WHAT IS EXPECTED: Give every line of the material again, exactly as written.

SUPPLIED INFORMATION:
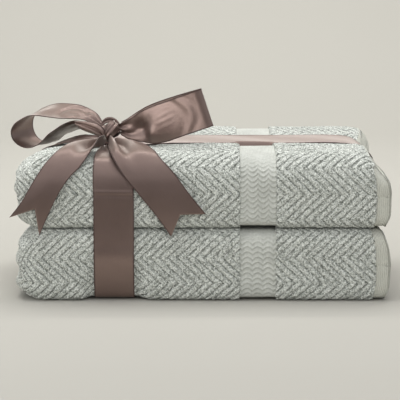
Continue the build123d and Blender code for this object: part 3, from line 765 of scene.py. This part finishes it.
for which in ("lower", "upper"):
    mat = TERRY_U if which == "upper" else TERRY_L
    a = towel_zone(which, which + "_towel_terry_left", LEFT + 11.5, DOB_A, FINE, "round", "flat", mat, "terry", FINE, MID, COARSE)
    b = towel_zone(which, which + "_towel_dobby", DOB_A - 3.2, DOB_B + 3.2, 0.62, "flat", "flat", DOBBY, "dobby", 0.6, MID, COARSE)
    c = towel_zone(which, which + "_towel_terry_right", DOB_B, TERRY_END, FINE, "flat", "flat", mat, "terry", FINE, MID, COARSE)
    d = towel_zone(which, which + "_towel_hem", TERRY_END - 3.2, HEM_END, 0.7, "flat", "layers", HEM, "hem", FINE, MID, COARSE)
    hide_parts(which + "_towel_outer_wrap", which + "_towel_tucked_panel")
    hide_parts(which + "_towel_dobby_border")
    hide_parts(which + "_towel_end_hem")
    edge = free_edge(which, -163, 160, which + "_towel_selvage_edges", mat)


# ------------------------------------------------------------------ ribbon pieces
def strip(name, L, R, body, closed=False, across=17, bow=None, wide=RIB_W, thick=0.42, length=None, u_from=-1.0, u_to=1.0):
    """A ribbon between two edge curves with as many points; bow(s, u) moves it along its normal, s and u from 0 to 1."""
    L, R = np.asarray(L, float), np.asarray(R, float)
    u = 0.5 - 0.5 * np.cos(np.linspace(0, math.pi, across))
    u = 0.55 * u + 0.45 * np.linspace(0, 1, across)
    P = L[:, None] * (1 - u)[None, :, None] + R[:, None] * u[None, :, None]
    return strip_grid(name, P, u, body, closed, bow, wide, thick)


def strip_grid(name, P, u, body, closed=False, bow=None, wide=RIB_W, thick=0.42, extra=None):
    N = normals_of(P, wrap0=closed)
    n = len(P)
    s = np.linspace(0, 1, n, endpoint=not closed)
    S, U = np.meshgrid(s, u, indexing="ij")
    if bow is not None:
        P = P + N * bow(S, U)[..., None]
        N = normals_of(P, wrap0=closed)
    mid = P[:, P.shape[1] // 2]
    run = np.concatenate([[0], np.cumsum(np.linalg.norm(np.diff(mid, axis=0), axis=1))])
    cloth = np.stack([np.repeat(run[:, None], len(u), 1), (U - 0.5) * wide, np.zeros_like(U)], -1)
    half = thick / 2 * (1 + 0.9 * np.exp(-((0.5 - np.abs(U - 0.5)) * wide / 0.9) ** 2))
    top, bot = P + N * half[..., None], P - N * half[..., None]
    top[..., 2], bot[..., 2] = np.maximum(top[..., 2], 0.05), np.maximum(bot[..., 2], 0.0)
    nu, nv = P.shape[:2]
    V = np.vstack([top.reshape(-1, 3), bot.reshape(-1, 3)])
    C = np.vstack([cloth.reshape(-1, 3)] * 2)
    F = [grid_faces(nu, nv, wrap_u=closed), grid_faces(nu, nv, wrap_u=closed, base=nu * nv, flip=True)]
    off = nu * nv

    def rim(a):
        b = np.roll(a, -1) if closed else a[1:]
        a0 = a if closed else a[:-1]
        return np.stack([a0, b, b + off, a0 + off], 1)

    F.append(rim(np.arange(nu) * nv)[:, ::-1])
    F.append(rim(np.arange(nu) * nv + nv - 1))
    if not closed:
        a = np.arange(nv)
        F.append(np.stack([a[:-1], a[1:], a[1:] + off, a[:-1] + off], 1))
        a = np.arange(nv) + (nu - 1) * nv
        F.append(np.stack([a[:-1], a[1:], a[1:] + off, a[:-1] + off], 1)[:, ::-1])
    ob = make(name, V, np.vstack(F), SATIN, C)
    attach(ob, body)
    return ob


# crosswise band: round both towels, gathered where it passes under the knot
run, cross_len = spline(CROSS_RUN, 460, closed=True)
yy, zz = run[:, 0], run[:, 1]
on_top = smooth(100, 131, zz)
gath = on_top * smooth(98, 14, np.abs(yy - 4))
centre = CROSS_X + (PIVOT[0] - CROSS_X) * gath - 1.5 * on_top * smooth(-60, -110, yy)
half_w = 19.0 - 11.5 * gath ** 1.2
half_w = half_w - 1.0 * smooth(108, 131, zz) * (yy < 0)
left_e = np.stack([centre - half_w, yy, zz + 0.4], 1)
right_e = np.stack([centre + half_w, yy, zz + 0.4], 1)
G_CROSS = gath
CROSS_Y, CROSS_Z = yy, zz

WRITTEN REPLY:
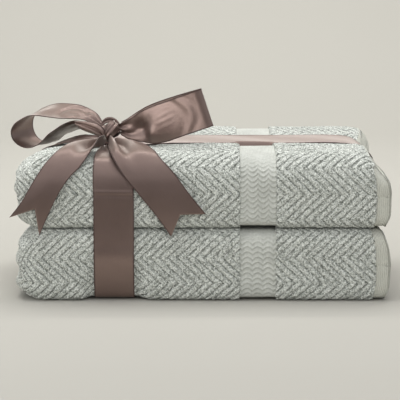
Continue the build123d and Blender code for this object: part 3, from line 765 of scene.py. This part finishes it.
for which in ("lower", "upper"):
    mat = TERRY_U if which == "upper" else TERRY_L
    a = towel_zone(which, which + "_towel_terry_left", LEFT + 11.5, DOB_A, FINE, "round", "flat", mat, "terry", FINE, MID, COARSE)
    b = towel_zone(which, which + "_towel_dobby", DOB_A - 3.2, DOB_B + 3.2, 0.62, "flat", "flat", DOBBY, "dobby", 0.6, MID, COARSE)
    c = towel_zone(which, which + "_towel_terry_right", DOB_B, TERRY_END, FINE, "flat", "flat", mat, "terry", FINE, MID, COARSE)
    d = towel_zone(which, which + "_towel_hem", TERRY_END - 3.2, HEM_END, 0.7, "flat", "layers", HEM, "hem", FINE, MID, COARSE)
    hide_parts(which + "_towel_outer_wrap", which + "_towel_tucked_panel")
    hide_parts(which + "_towel_dobby_border")
    hide_parts(which + "_towel_end_hem")
    edge = free_edge(which, -163, 160, which + "_towel_selvage_edges", mat)


# ------------------------------------------------------------------ ribbon pieces
def strip(name, L, R, body, closed=False, across=17, bow=None, wide=RIB_W, thick=0.42, length=None, u_from=-1.0, u_to=1.0):
    """A ribbon between two edge curves with as many points; bow(s, u) moves it along its normal, s and u from 0 to 1."""
    L, R = np.asarray(L, float), np.asarray(R, float)
    u = 0.5 - 0.5 * np.cos(np.linspace(0, math.pi, across))
    u = 0.55 * u + 0.45 * np.linspace(0, 1, across)
    P = L[:, None] * (1 - u)[None, :, None] + R[:, None] * u[None, :, None]
    return strip_grid(name, P, u, body, closed, bow, wide, thick)


def strip_grid(name, P, u, body, closed=False, bow=None, wide=RIB_W, thick=0.42, extra=None):
    N = normals_of(P, wrap0=closed)
    n = len(P)
    s = np.linspace(0, 1, n, endpoint=not closed)
    S, U = np.meshgrid(s, u, indexing="ij")
    if bow is not None:
        P = P + N * bow(S, U)[..., None]
        N = normals_of(P, wrap0=closed)
    mid = P[:, P.shape[1] // 2]
    run = np.concatenate([[0], np.cumsum(np.linalg.norm(np.diff(mid, axis=0), axis=1))])
    cloth = np.stack([np.repeat(run[:, None], len(u), 1), (U - 0.5) * wide, np.zeros_like(U)], -1)
    half = thick / 2 * (1 + 0.9 * np.exp(-((0.5 - np.abs(U - 0.5)) * wide / 0.9) ** 2))
    top, bot = P + N * half[..., None], P - N * half[..., None]
    top[..., 2], bot[..., 2] = np.maximum(top[..., 2], 0.05), np.maximum(bot[..., 2], 0.0)
    nu, nv = P.shape[:2]
    V = np.vstack([top.reshape(-1, 3), bot.reshape(-1, 3)])
    C = np.vstack([cloth.reshape(-1, 3)] * 2)
    F = [grid_faces(nu, nv, wrap_u=closed), grid_faces(nu, nv, wrap_u=closed, base=nu * nv, flip=True)]
    off = nu * nv

    def rim(a):
        b = np.roll(a, -1) if closed else a[1:]
        a0 = a if closed else a[:-1]
        return np.stack([a0, b, b + off, a0 + off], 1)

    F.append(rim(np.arange(nu) * nv)[:, ::-1])
    F.append(rim(np.arange(nu) * nv + nv - 1))
    if not closed:
        a = np.arange(nv)
        F.append(np.stack([a[:-1], a[1:], a[1:] + off, a[:-1] + off], 1))
        a = np.arange(nv) + (nu - 1) * nv
        F.append(np.stack([a[:-1], a[1:], a[1:] + off, a[:-1] + off], 1)[:, ::-1])
    ob = make(name, V, np.vstack(F), SATIN, C)
    attach(ob, body)
    return ob


# crosswise band: round both towels, gathered where it passes under the knot
run, cross_len = spline(CROSS_RUN, 460, closed=True)
yy, zz = run[:, 0], run[:, 1]
on_top = smooth(100, 131, zz)
gath = on_top * smooth(98, 14, np.abs(yy - 4))
centre = CROSS_X + (PIVOT[0] - CROSS_X) * gath - 1.5 * on_top * smooth(-60, -110, yy)
half_w = 19.0 - 11.5 * gath ** 1.2
half_w = half_w - 1.0 * smooth(108, 131, zz) * (yy < 0)
left_e = np.stack([centre - half_w, yy, zz + 0.4], 1)
right_e = np.stack([centre + half_w, yy, zz + 0.4], 1)
G_CROSS = gath
CROSS_Y, CROSS_Z = yy, zz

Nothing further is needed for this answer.